Okay some of it was my ignorance, some of it maybe the Volaris Airlines, some of it no one in the airport service areas speaking functional English, if any at all, and part of it pretty rotten signage, part of it an old run down undersized airport that probably needs to be torn down and restarted from scratch.
On the flight I was given a immigration form to fill in. The form was in Spanish. Obvious I wasn't Mexican. I got up, found a flight attendant, disturbed her nap and got one in English.
Upon arrival we went to one of the immigration desks. Sour woman with little or no English pointed to a question I forgot to answer and slapped the form down in front of me. WELCOME! I answered the question and after four or five stamps on the form she tore off the bottom and handed it to me. No words, no explanation. Just a look of go already. I looked around at about 4 possible next steps and asked her where to go. No English.
I wandered through the room scoping out the groups of people at different unidentified lines of obvious different purposes. After asking 3 uniformed people the fourth spoke enough English to say no line and send me out the exit door.
The hotel sent a car. Great guy, great driver, great conversation. Enjoyed the ride to the hotel (outstanding hotel too).ry
On the return trip the driver couldnt even figure out where to drop us. Inadequate if any signage. Great guy, he parked, ran into the airport and came out 5 minutes later with Volaris international flights dont leave from the international gates. And took us to the right entry door.

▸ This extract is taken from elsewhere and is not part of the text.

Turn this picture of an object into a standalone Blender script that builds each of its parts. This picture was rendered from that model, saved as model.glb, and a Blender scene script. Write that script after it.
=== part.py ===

Upon finding the Volaris "area" we were faced with 3 groupings of people approximating lines .. or not .. couldnt tell. Again, after asking 3 or 4 uniformed people we were directed to a 4th gathering hidden around the corner. A short wait to get to a ticket agent who asked were that slip of paper immigration had given us upon entering. "On the hotel night stand actually" was the reply. Nope. You need it. Cant board the plane without it. Go to immigration office and pay for a replacement. A quarter mile walk gets me to immigration where after filling out all sorts of paperwork and paying about $25 I get a new immigration paper. Very nice girl helped. Seriously, patient and kind. But all the paperwork was in Spanish so it took a while and google translator to get it done.
Back to the ticket agent where the crowd had grown to a mess. Not a line mind you. But a mass of humanity all clambering for the same thing. No assistance and no English. Twenty minutes later and I am in front of the ticket agent. Barely functional in English and only able to type with 2 fingers, and then with much effort, it takes another 15 minutes to check a bag.
Gate veinticinco he says and I turn to look for the signs to the gates. None obvious. I follow flight attendants up an escalator and down a corridor which looks like it belongs in the back of a warehouse.
Finally I find what looks like the entry to the gates guarded by two soldiers. I show them my passport and boarding pass. They tell me something in Spanish and block my path. I repeat. He repeats, I repeat. He repeats. I walk away confused. Then I spy a folding table with another crowd around it. I join in. It has a QR Code on a piece of paper. Its a PL form link. I log in and mess up and crash it 3 times before being sucessful. Everyone else is doing just as well.
Back to gate with QR code and without a passport check i get in.
Two out of three gate announcements are Spanish only. But I got if figured out and board the plane in mass of humanity #2.